Reader average: [5.47] (21 votes)

Vote: 0   1   2   3   4   5   6   7   8   9   10

19 Responses to “Rihanna – Pour It Up”

  1. I’m quite fond of Iain’s blurb.

  2. Thanks!

  3. Iain’s blurb is my fav thing abt TSJ in a while, but it’s also why I enjoy this song

  4. I never knew Blackout became hard to listen to. :(

  5. Anthony’s blurb is making me incredibly sad right now (though it’s right on the mark).

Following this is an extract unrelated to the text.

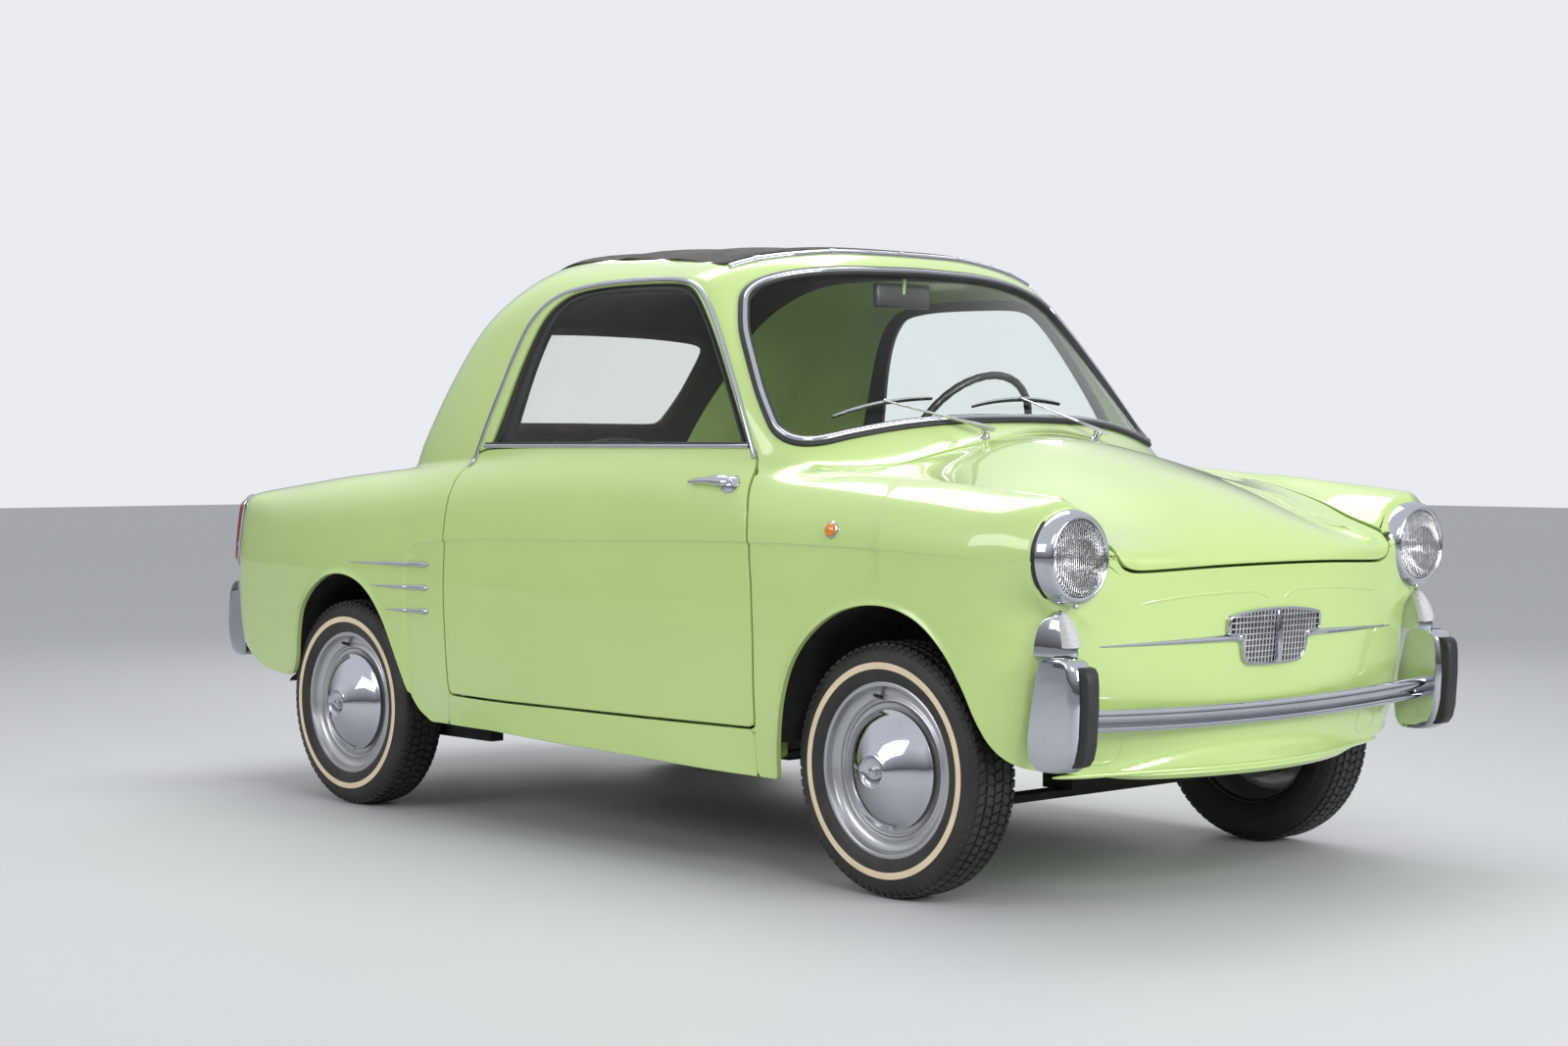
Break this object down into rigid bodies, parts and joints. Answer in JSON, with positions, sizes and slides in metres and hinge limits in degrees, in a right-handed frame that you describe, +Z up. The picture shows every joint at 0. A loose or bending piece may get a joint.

  6. would you like a hug?

  7. Wow, I never realized how sad this is. I noticed the emptiness to Unapologetic but I almost forgot that Rihanna is actually in that mist somewhere.

  8. @anthony
    the answer to that question will always be yes.

    @James B
    same, I mostly dismissed it as an “edgier” concept for Rihanna before dwelling on it for a bit…and then it hit. and reading the responses here is making it even more dark.

  9. Can we agree that Loveeeeeee Song, however, is amazing and deserving of all the accolades?

  10. I can totally see the sad/disaffected/failed late capitalism/destruction of the strip club song aspects, and that’s what makes it all the better. Were the lower grades just because it’s a bummer to listen to?

  11. Mmm pretty much. I can see where you and Conor are coming from and this is one of my less confidently stated marks, but I definitely didn’t come out hoping to hear it again.

  12. Rebecca: the record was a dull attempt at evoking the club.

  13. WHOA WHOA WHOA, everyone chill out and realise Richaod’s talking ‘Loveeeeeee Song’ up there aka FLAWLESSVILLE.

  14. Loveeeeee Song is a [9] easy, possibly [10]. are y’all gonna blurb it? well, better question, HEY RIHANNA YOU GONNA BOTHER RELEASING YOUR BEST SONG SINCE WE FOUND LOVE AS A SINGLE?

    or, for real, have to go farther back than We Found Love. Only Girl? Rude Boy? Umbrella? regardless it’s omg amazing

  15. rihanna is my favourite singer she is very talented i like alll her songs.

  16. The video for this is finally out. Everyone was wrong and Katherine was right. Sut Jhally is almost definitely going to include this in Dreamworlds 4, right?

  17. Everyone was wrong and Katherine was right.

    That’s the title of my in-progress TSJ history.